- The request:
Please output the data below exactly as given, starting at its first line and stopping after the line that contains "return np.concatenate((starts +".
## Begin Dataset content
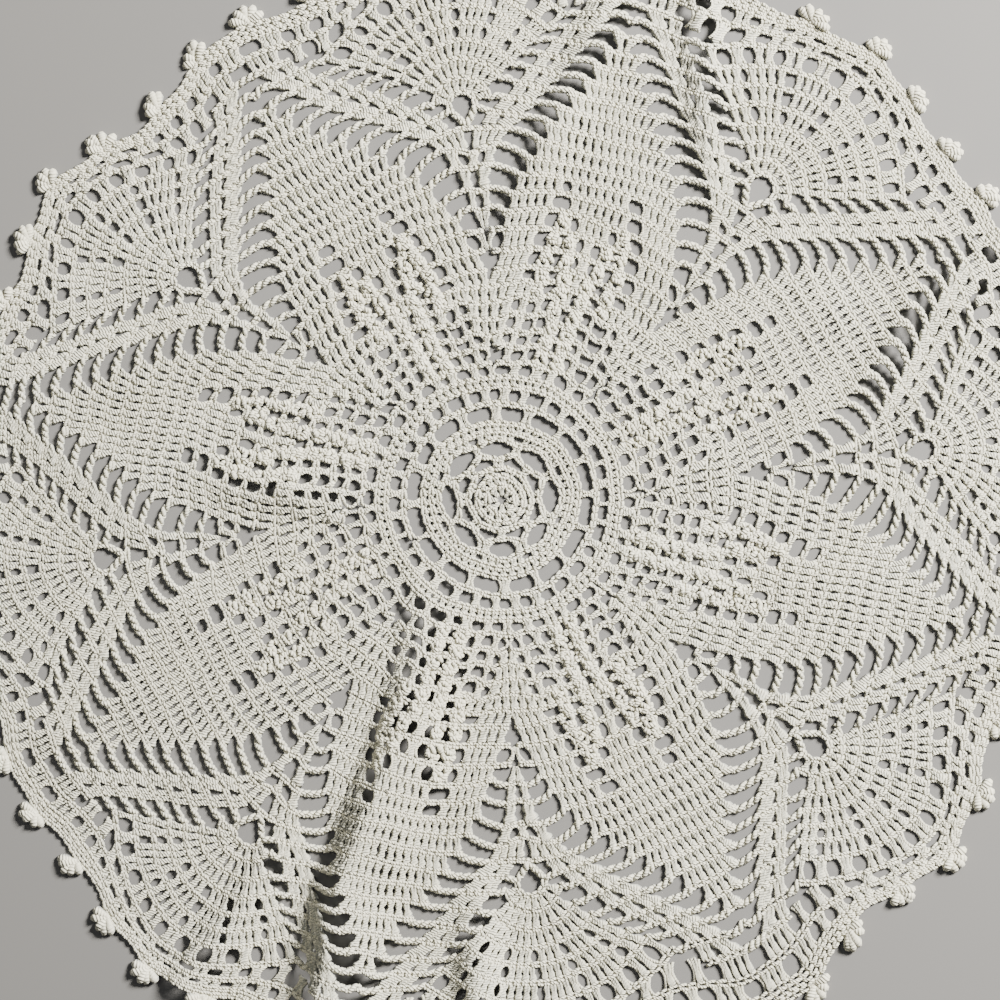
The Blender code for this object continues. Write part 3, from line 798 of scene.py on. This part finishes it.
def laid_out(points, heights):
    """Strands in mm in the CAD's frame, stretched and laid over the folds."""
    x, y = stretch(points.real.ravel(), points.imag.ravel())
    aside, onwards, up = unevenness(x, y)
    x, y = x + aside, y + onwards
    lift = fold_height(x, y) + up - SUNK
    z = np.broadcast_to(heights, points.shape).ravel() + lift
    placed = np.stack((x + DRAWN_MIDDLE[0], y + DRAWN_MIDDLE[1], z), axis=-1)
    return placed.reshape(points.shape + (3,))


def slope_across(path, aside):
    """How fast the folds rise to the side of each point of a path."""
    beside, behind = (
        fold_height((path + way * aside)[..., 0] - DRAWN_MIDDLE[0],
                    (path + way * aside)[..., 1] - DRAWN_MIDDLE[1]) for way in (1, -1))
    return (beside - behind) / 2


def tubes(path, radius, outline):
    """The vertices and wall quads of tubes along many paths at once. The outline is one for all
    knots, or one for each."""
    count, knots = path.shape[:2]
    outline = np.array(outline)
    ahead = np.gradient(path, axis=1)
    aside = np.cross(ahead, (0.0, 0.0, 1.0))
    aside /= np.linalg.norm(aside, axis=2, keepdims=True)
    aside[..., 2] = slope_across(path, aside)
    upwards = np.cross(aside, ahead)
    upwards /= np.linalg.norm(upwards, axis=2, keepdims=True)
    spoke = (aside[:, :, None] * outline.real[..., None]
             + upwards[:, :, None] * outline.imag[..., None])
    verts = path[:, :, None] + spoke * radius[:, :, None, None]
    sides = outline.shape[-1]
    ring = np.arange(sides)
    first = (np.arange(count)[:, None, None] * knots + np.arange(knots - 1)[:, None]) * sides
    here, beside = first + ring, first + (ring + 1) % sides
    walls = np.stack((here, here + sides, beside + sides, beside), axis=-1)
    return verts.reshape(-1, 3), walls.reshape(-1, 4)


def caps(count, knots, sides):
    """The two flat ends of each tube."""
    starts = np.arange(count)[:, None] * knots * sides
    ring = np.arange(sides)
    return np.concatenate((starts + ring, starts + (knots - 1) * sides + ring[::-1]))


def strand_meshes(batches):
    """All strands as vertices, the vertex of each corner, the first corner of each face, and two
    uv places for each corner."""
    verts, corners, starts, twists, reliefs = [], [], [], [], []
    first_vert, first_corner = 0, 0
    for (flat_points, heights, radii), outline in batches:
        path = laid_out(flat_points, heights)
        count, knots = flat_points.shape
        sides = np.shape(outline)[-1]
        points, walls = tubes(path, np.broadcast_to(radii, flat_points.shape), outline)
        points[:, 2] = np.maximum(points[:, 2], 0.0)
        ends = caps(count, knots, sides)
        verts.append(points)
        corners += [walls.ravel() + first_vert, ends.ravel() + first_vert]
        starts += [first_corner + 4 * np.arange(len(walls)),
                   first_corner + 4 * len(walls) + sides * np.arange(len(ends))]
        twists.append(twist_of(path, sides))
        reliefs.append(relief_of(outline, count, knots))
        first_vert += len(points)
        first_corner += 4 * len(walls) + sides * len(ends)
    return [np.concatenate(part) for part in (verts, corners, starts, twists, reliefs)]


def yarn_piece(name, batches, material):
    """One piece from batches of (points, heights, radii) and the outline of their strands."""
    verts, corners, starts, twists, reliefs = strand_meshes(batches)
    mesh = bpy.data.meshes.new(name)
    mesh.vertices.add(len(verts))
    mesh.vertices.foreach_set("co", (verts * MM).ravel())
    mesh.loops.add(len(corners))
    mesh.loops.foreach_set("vertex_index", corners)
    mesh.polygons.add(len(starts))
    mesh.polygons.foreach_set("loop_start", starts)
    mesh.polygons.foreach_set("use_smooth", np.ones(len(starts), bool))
    mesh.uv_layers.new(name="yarn").data.foreach_set("uv", twists.ravel())
    # the relief uv says where the cotton gets painted shade
    mesh.uv_layers.new(name="relief").data.foreach_set("uv", reliefs.ravel())
    mesh.update(calc_edges=True)
    mesh.validate()
    mesh.materials.append(material)
    piece = bpy.data.objects.new(name, mesh)
    bpy.context.scene.collection.objects.link(piece)
    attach(piece, "root")
    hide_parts("doily")
    return piece


def twist_of(path, sides):
    """For each corner: how far round the strand and how many twists along it."""
    count = len(path)
    steps = np.linalg.norm(np.diff(path, axis=1), axis=2)
    twists = np.concatenate((np.zeros((count, 1)), np.cumsum(steps, axis=1)), axis=1) / PLY_PITCH
    low = np.repeat(twists[:, :-1, None], sides, axis=2)
    high = np.repeat(twists[:, 1:, None], sides, axis=2)
    left = np.broadcast_to(np.arange(sides) / sides, low.shape)
    right = left + 1 / sides
    walls = np.stack((left, low, left, high, right, high, right, low), axis=-1).reshape(-1, 2)
    ends = np.zeros((2 * count * sides, 2))
    return np.concatenate((walls, ends))


def relief_of(outline, count, knots):
    """For each corner: how high it lies on its strand, from 0 to 1, which sets the painted shade."""
    up = np.broadcast_to(np.imag(outline), (knots, np.shape(outline)[-1]))
    up = (up - up.min()) / (up.max() - up.min())
    low, high = up[:-1], up[1:]
    walls = np.stack((low, high, np.roll(high, -1, 1), np.roll(low, -1, 1)), axis=-1)
    heights = np.concatenate((np.tile(walls.ravel(), count), np.tile(up[0], 2 * count)))
    return np.stack((heights, heights), axis=-1)


# ---- materials -------------------------------------------------------------------
def add_noise(nodes, scale, detail):
    """A noise texture."""
    noise = nodes.new("ShaderNodeTexNoise")
    noise.inputs["Scale"].default_value = scale
    noise.inputs["Detail"].default_value = detail
    return noise


def add_ramp(nodes, low, low_colour, high, high_colour):
    """A ramp from one colour at low to another at high."""
    ramp = nodes.new("ShaderNodeValToRGB")
    for stop, place, colour in zip(ramp.color_ramp.elements, (low, high),
                                   (low_colour, high_colour)):
        stop.position = place
        stop.color = colour + (1,)
    return ramp


def add_bump(nodes, links, height, distance):
    """A bump of this depth from a height."""
    bump = nodes.new("ShaderNodeBump")
    bump.inputs["Strength"].default_value = BUMP_STRENGTH
    bump.inputs["Distance"].default_value = distance
    links.new(height, bump.inputs["Height"])
    return bump


def cotton_colour(nodes, links, place):
    """Patches of two tones, with painted shade where a strand lies low."""
    patches = add_noise(nodes, **PATCHES)
    tone = add_ramp(nodes, TONES["low"], TONES["dark"], TONES["high"], TONES["pale"])
    links.new(place.outputs["Object"], patches.inputs["Vector"])
    links.new(patches.outputs["Fac"], tone.inputs["Fac"])
    # painted shade: darker and cooler towards the low sides of each strand
    relief = nodes.new("ShaderNodeUVMap")
    relief.uv_map = "relief"
    hollow_shade = add_ramp(nodes, 0.0, PAINTED_SHADE, 1.0, UNSHADED_CREST)
    links.new(relief.outputs["UV"], hollow_shade.inputs["Fac"])
    shade = nodes.new("ShaderNodeMix")
    shade.data_type = "RGBA"
    shade.blend_type = "MULTIPLY"
    shade.inputs["Factor"].default_value = 1.0
    links.new(tone.outputs["Color"], shade.inputs["A"])
    links.new(hollow_shade.outputs["Color"], shade.inputs["B"])
    return shade.outputs["Result"]


def cotton_bump(nodes, links, place):
    """Fuzz, and the twisted plies of each strand."""
    fuzz = add_noise(nodes, **FUZZ)
    links.new(place.outputs["Object"], fuzz.inputs["Vector"])
    plies = nodes.new("ShaderNodeTexWave")
    plies.wave_type = "BANDS"
    plies.bands_direction = "DIAGONAL"
    plies.inputs["Scale"].default_value = PLIES["scale"]
    plies.inputs["Distortion"].default_value = PLIES["distortion"]
    links.new(place.outputs["UV"], plies.inputs["Vector"])
    fuzzy = add_bump(nodes, links, fuzz.outputs["Fac"], FUZZ_DEPTH)
    twisted = add_bump(nodes, links, plies.outputs["Fac"], PLY_DEPTH)
    links.new(fuzzy.outputs["Normal"], twisted.inputs["Normal"])
    return twisted.outputs["Normal"]


def cotton():
    """Off-white cotton yarn with a soft sheen and painted shade on its low sides."""
    material = bpy.data.materials.new("ecru cotton")
    material.use_nodes = True
    nodes, links = material.node_tree.nodes, material.node_tree.links
    shader = nodes["Principled BSDF"]
    shader.inputs["Roughness"].default_value = COTTON_ROUGHNESS
    shader.inputs["Sheen Weight"].default_value = SHEEN
    shader.inputs["Sheen Roughness"].default_value = SHEEN_ROUGHNESS
    place = nodes.new("ShaderNodeTexCoord")
    links.new(cotton_colour(nodes, links, place), shader.inputs["Base Color"])
    links.new(cotton_bump(nodes, links, place), shader.inputs["Normal"])
    return material


def plain(name, colour, roughness):
    """A material of one colour, for the stage."""
    material = bpy.data.materials.new(name)
    material.use_nodes = True
    shader = material.node_tree.nodes["Principled BSDF"]
    shader.inputs["Base Color"].default_value = colour + (1,)
    shader.inputs["Roughness"].default_value = roughness
    return material


# ---- the pieces ------------------------------------------------------------------
def make_doily(material):
    """The eight sectors of lace, each with its popcorns and picots."""
    chance = np.random.default_rng(SEED)
    for sector in range(SECTORS):
        work = Work(chance)
        work_centre(work, sector)
        work_petal(work, sector)
        work_fan(work, sector)
        work_border(work, sector)
        work_picots(work, sector)
        lace = yarn_piece(f"lace_sector_{sector + 1}", (
            (post_bodies(work, chance), post_outlines()), (rim_strands(work, chance), STRAND),
            (chain_strands(work.chains, CHAIN_STRANDS, CHAIN_YARN, chance), STRAND),
            (chain_strands(work.cords, CORD_STRANDS, CORD_YARN, chance), STRAND)), material)
        popcorns = yarn_piece(f"popcorns_{sector + 1}", (
            (popcorn_strands(work, chance), LOBE), (picot_strands(work, chance), LOBE)), material)


def make_stage():
    """A plain floor."""
    bpy.ops.mesh.primitive_plane_add(size=FLOOR_WIDTH, location=(0, 0, 0))
    floor = bpy.context.object
    floor.name = "floor"
    floor.data.materials.append(plain("floor", FLOOR_COLOUR, FLOOR_ROUGHNESS))


def make_light(name, place, size, power, colour):
    """A soft square light that faces the doily."""
    lamp = bpy.data.lights.new(name, "AREA")
    lamp.size = size
    lamp.energy = power
    lamp.color = colour
    light = bpy.data.objects.new(name, lamp)
    light.location = place
    light.rotation_euler = (-light.location).to_track_quat("-Z", "Y").to_euler()
    bpy.context.scene.collection.objects.link(light)


def make_camera():
    """A camera straight above the middle of the picture, looking down."""
    data = bpy.data.cameras.new("camera")
    data.angle = 2 * math.atan(FRAME_WIDTH / 2 / CAMERA_HEIGHT)
    camera = bpy.data.objects.new("camera", data)
    camera.location = PICTURE_MIDDLE + (CAMERA_HEIGHT,)
    bpy.context.scene.collection.objects.link(camera)
    bpy.context.scene.camera = camera


def make_air():
    """A faint even light from all around."""
    world = bpy.data.worlds.new("air")
    world.use_nodes = True
    air = world.node_tree.nodes["Background"]
    air.inputs["Color"].default_value = AIR_COLOUR + (1,)
    air.inputs["Strength"].default_value = AIR_STRENGTH
    bpy.context.scene.world = world


make_doily(cotton())
make_stage()
for row in LAMPS:
    make_light(**row)
make_air()
make_camera()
## End Dataset content
- Correct answer:
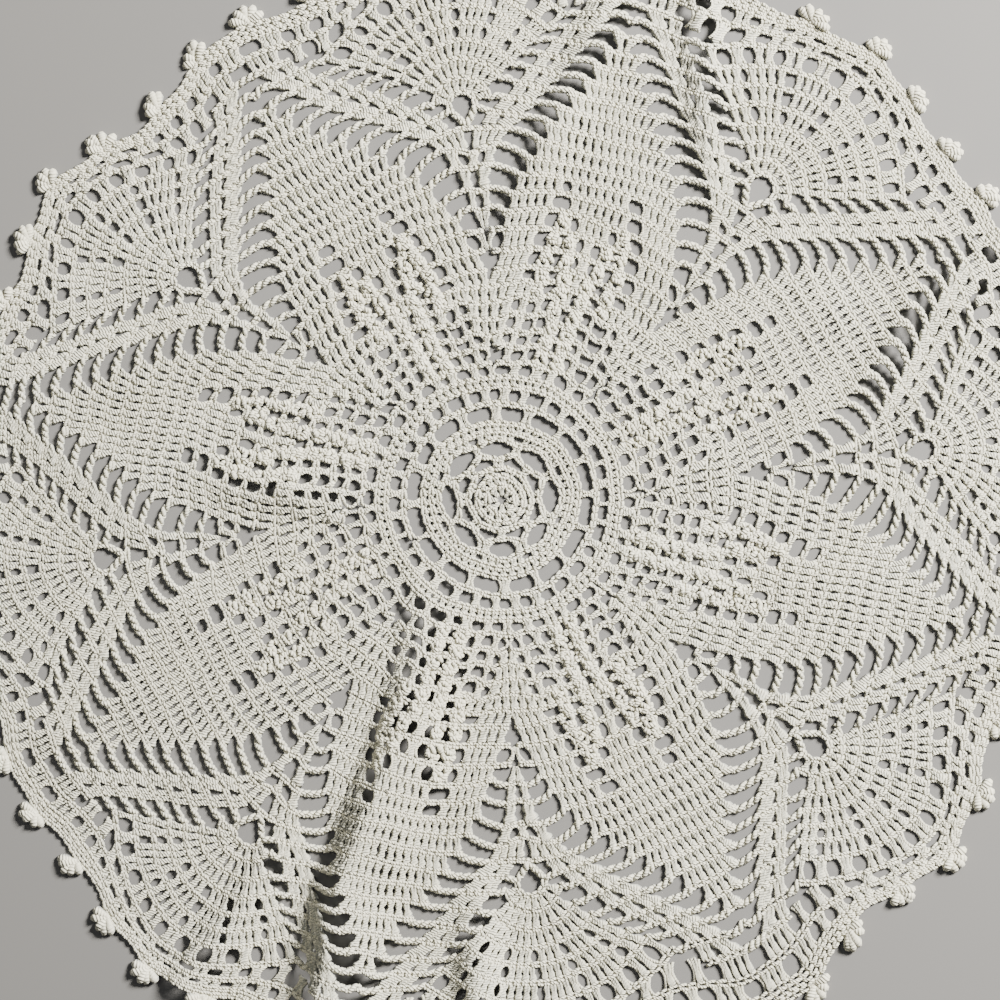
The Blender code for this object continues. Write part 3, from line 798 of scene.py on. This part finishes it.
def laid_out(points, heights):
    """Strands in mm in the CAD's frame, stretched and laid over the folds."""
    x, y = stretch(points.real.ravel(), points.imag.ravel())
    aside, onwards, up = unevenness(x, y)
    x, y = x + aside, y + onwards
    lift = fold_height(x, y) + up - SUNK
    z = np.broadcast_to(heights, points.shape).ravel() + lift
    placed = np.stack((x + DRAWN_MIDDLE[0], y + DRAWN_MIDDLE[1], z), axis=-1)
    return placed.reshape(points.shape + (3,))


def slope_across(path, aside):
    """How fast the folds rise to the side of each point of a path."""
    beside, behind = (
        fold_height((path + way * aside)[..., 0] - DRAWN_MIDDLE[0],
                    (path + way * aside)[..., 1] - DRAWN_MIDDLE[1]) for way in (1, -1))
    return (beside - behind) / 2


def tubes(path, radius, outline):
    """The vertices and wall quads of tubes along many paths at once. The outline is one for all
    knots, or one for each."""
    count, knots = path.shape[:2]
    outline = np.array(outline)
    ahead = np.gradient(path, axis=1)
    aside = np.cross(ahead, (0.0, 0.0, 1.0))
    aside /= np.linalg.norm(aside, axis=2, keepdims=True)
    aside[..., 2] = slope_across(path, aside)
    upwards = np.cross(aside, ahead)
    upwards /= np.linalg.norm(upwards, axis=2, keepdims=True)
    spoke = (aside[:, :, None] * outline.real[..., None]
             + upwards[:, :, None] * outline.imag[..., None])
    verts = path[:, :, None] + spoke * radius[:, :, None, None]
    sides = outline.shape[-1]
    ring = np.arange(sides)
    first = (np.arange(count)[:, None, None] * knots + np.arange(knots - 1)[:, None]) * sides
    here, beside = first + ring, first + (ring + 1) % sides
    walls = np.stack((here, here + sides, beside + sides, beside), axis=-1)
    return verts.reshape(-1, 3), walls.reshape(-1, 4)


def caps(count, knots, sides):
    """The two flat ends of each tube."""
    starts = np.arange(count)[:, None] * knots * sides
    ring = np.arange(sides)
    return np.concatenate((starts + ring, starts + (knots - 1) * sides + ring[::-1]))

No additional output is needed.